Senate weighs free tuition program at Minnesota colleges
More than 58,000 students would be eligible for grants under a new bill introduced this week by Sen. Omar Fateh, DFL-Minneapolis.
ST. PAUL — A proposal being considered by the Minnesota Legislature would provide a free college education for students attending state colleges and universities at the cost of around $315 million per year.
More than 58,000 students would be eligible for college grants under a new bill introduced this week by Sen. Omar Fateh, DFL-Minneapolis. The free college grant program would cover the full cost of tuition and fees at state colleges for low- and middle-income students attending public and tribal institutions.
Democratic-Farmer-Labor lawmakers say free tuition will help turn around declining enrollment, address racial disparities in higher education, and build a skilled workforce.
Minnesota public higher education has seen a 23% drop in enrollment since 2013, Senate DFLers said, and institutions could face significant budget troubles in coming years if the trend continues. Tuition has also become more expensive.
"Our public institutions are not truly a public good if they are not accessible to all," Fateh told members of the Senate Higher Education Committee on Tuesday, adding that the rise of education costs has coincided with declining state funding and rising costs of living.
Minnesota used to cover about two-thirds of the higher education expenses at state institutions, but now it covers less than half, he said.
"I've heard countless stories from students who are struggling with student debt and struggling with their academic careers," Fateh said at a Capitol news conference announcing the bill. "And also, we have received countless emails from faculty members, from administrators talking about the issues of budget cuts."
Fateh said his bill and companion legislation in the House would cover tuition grants for students with a family gross-adjusted income of $120,000 or less starting in 2024. More than half of the grants would be awarded to students with family incomes of less than $40,000. Students with a Pell Grant — federal aid for students with significant financial need — would get matching state funding.
The free tuition bill got its first hearing in the Senate Higher Education Committee on Tuesday, where nearly two dozen students, faculty and others testified in favor. John Runningen, president of LeadMN , an organization representing 100,000 community college students, said free tuition would have a great benefit for smaller communities across the state.
"A free college program would benefit greater Minnesota students because it will keep students in our local communities so that we can get the skills needed to be a teacher (or) plumber," said Runningen, who attends M-State Fergus Falls, where he is president of the school's student government association. "They won't be closing campuses here in the Twin Cities — it'll be campuses in Pipestone, Ely and Detroit Lakes."

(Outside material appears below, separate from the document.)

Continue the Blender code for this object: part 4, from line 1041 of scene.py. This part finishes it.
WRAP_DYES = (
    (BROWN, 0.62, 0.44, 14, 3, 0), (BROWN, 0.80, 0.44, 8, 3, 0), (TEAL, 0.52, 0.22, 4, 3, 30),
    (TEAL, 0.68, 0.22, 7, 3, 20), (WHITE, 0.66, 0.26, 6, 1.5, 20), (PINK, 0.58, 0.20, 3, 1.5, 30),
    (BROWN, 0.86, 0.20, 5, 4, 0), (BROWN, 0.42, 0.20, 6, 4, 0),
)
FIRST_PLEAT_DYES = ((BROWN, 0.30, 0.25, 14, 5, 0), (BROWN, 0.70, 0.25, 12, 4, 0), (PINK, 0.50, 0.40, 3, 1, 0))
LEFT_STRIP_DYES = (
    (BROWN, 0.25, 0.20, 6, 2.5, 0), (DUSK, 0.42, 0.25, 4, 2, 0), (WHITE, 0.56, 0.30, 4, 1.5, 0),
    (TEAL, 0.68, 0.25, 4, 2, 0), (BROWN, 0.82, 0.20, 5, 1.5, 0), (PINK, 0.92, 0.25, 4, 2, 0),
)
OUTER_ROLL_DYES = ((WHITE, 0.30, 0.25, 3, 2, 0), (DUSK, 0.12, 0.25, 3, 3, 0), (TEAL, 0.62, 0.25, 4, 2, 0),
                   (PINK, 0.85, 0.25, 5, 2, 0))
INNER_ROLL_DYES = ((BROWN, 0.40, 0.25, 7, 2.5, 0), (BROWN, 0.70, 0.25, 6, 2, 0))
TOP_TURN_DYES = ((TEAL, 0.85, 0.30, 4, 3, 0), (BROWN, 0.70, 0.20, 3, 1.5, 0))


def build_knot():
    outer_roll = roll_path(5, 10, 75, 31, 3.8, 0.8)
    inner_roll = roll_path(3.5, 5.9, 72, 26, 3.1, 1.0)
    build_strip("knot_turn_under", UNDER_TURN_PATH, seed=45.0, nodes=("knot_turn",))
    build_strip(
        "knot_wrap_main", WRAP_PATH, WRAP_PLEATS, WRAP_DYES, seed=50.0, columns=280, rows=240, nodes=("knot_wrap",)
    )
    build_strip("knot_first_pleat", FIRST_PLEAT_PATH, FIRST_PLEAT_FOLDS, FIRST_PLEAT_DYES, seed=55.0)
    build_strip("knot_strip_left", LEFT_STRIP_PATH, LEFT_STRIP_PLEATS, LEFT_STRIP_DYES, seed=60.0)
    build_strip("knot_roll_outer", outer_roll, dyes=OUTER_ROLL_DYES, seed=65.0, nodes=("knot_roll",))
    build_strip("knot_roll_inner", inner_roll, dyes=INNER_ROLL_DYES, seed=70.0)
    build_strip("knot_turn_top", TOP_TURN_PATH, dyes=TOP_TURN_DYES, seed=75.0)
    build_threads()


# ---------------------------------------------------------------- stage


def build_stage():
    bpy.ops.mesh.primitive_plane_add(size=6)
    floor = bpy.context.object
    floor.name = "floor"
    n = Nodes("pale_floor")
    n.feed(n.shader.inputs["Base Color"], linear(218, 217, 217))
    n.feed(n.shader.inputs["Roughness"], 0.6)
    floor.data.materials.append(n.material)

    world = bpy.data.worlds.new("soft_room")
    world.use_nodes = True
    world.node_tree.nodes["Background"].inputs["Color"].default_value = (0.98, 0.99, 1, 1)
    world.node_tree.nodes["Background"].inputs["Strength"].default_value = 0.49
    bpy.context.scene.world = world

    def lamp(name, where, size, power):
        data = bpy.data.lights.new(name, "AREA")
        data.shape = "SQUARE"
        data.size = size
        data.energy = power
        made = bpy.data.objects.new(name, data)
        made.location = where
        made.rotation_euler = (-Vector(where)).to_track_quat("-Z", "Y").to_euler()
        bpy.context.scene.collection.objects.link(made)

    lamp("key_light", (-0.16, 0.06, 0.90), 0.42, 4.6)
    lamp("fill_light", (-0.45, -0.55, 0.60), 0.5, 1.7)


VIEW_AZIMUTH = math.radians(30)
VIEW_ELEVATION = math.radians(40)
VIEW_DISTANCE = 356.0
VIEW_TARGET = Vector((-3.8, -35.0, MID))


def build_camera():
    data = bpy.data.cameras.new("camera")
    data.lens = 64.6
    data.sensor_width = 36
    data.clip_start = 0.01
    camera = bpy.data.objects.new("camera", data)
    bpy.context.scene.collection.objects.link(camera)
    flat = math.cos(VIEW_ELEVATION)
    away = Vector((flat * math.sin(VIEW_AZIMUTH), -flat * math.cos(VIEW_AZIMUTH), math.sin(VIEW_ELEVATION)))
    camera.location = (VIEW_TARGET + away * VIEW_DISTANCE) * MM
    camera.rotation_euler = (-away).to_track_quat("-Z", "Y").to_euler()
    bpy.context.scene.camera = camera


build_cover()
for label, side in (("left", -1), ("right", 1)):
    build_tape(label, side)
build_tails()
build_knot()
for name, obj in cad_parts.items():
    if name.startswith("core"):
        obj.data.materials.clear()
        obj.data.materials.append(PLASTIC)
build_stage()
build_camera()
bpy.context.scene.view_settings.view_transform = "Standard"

State higher education officials have raised the alarm about declining enrollment's effect on school budgets, warning that campuses may have to lay off employees or shutter altogether if current trends continue. Senate Democrats described the situation as a crisis.
While the statewide decline at state colleges and universities has been around 23% over the past decade, some schools have seen bigger losses. The University of Minnesota Morris saw a 45% drop in enrollment and St. Cloud State University saw its rate drop by 34%.
A private-public partnership providing free tuition at Pine Technical and Community College in east-central Minnesota raised enrollment by 45%, which Democrats referenced as they promoted their bill.
At Tuesday's hearing, Sen. Jason Rarick, R-Brook Park, raised concerns that higher tuition assistance rates could lead to increased education costs. He also questioned whether the free tuition program would end up supplanting existing programs, such as the public-private partnership at Pine Technical, located in his district.
Gov. Tim Walz's budget proposal for higher education did not include the program. Fateh told reporters earlier this week that the bill's backers have discussed the bill with the governor.
On a voice vote, the Senate Higher Education Committee passed the bill along to the finance committee.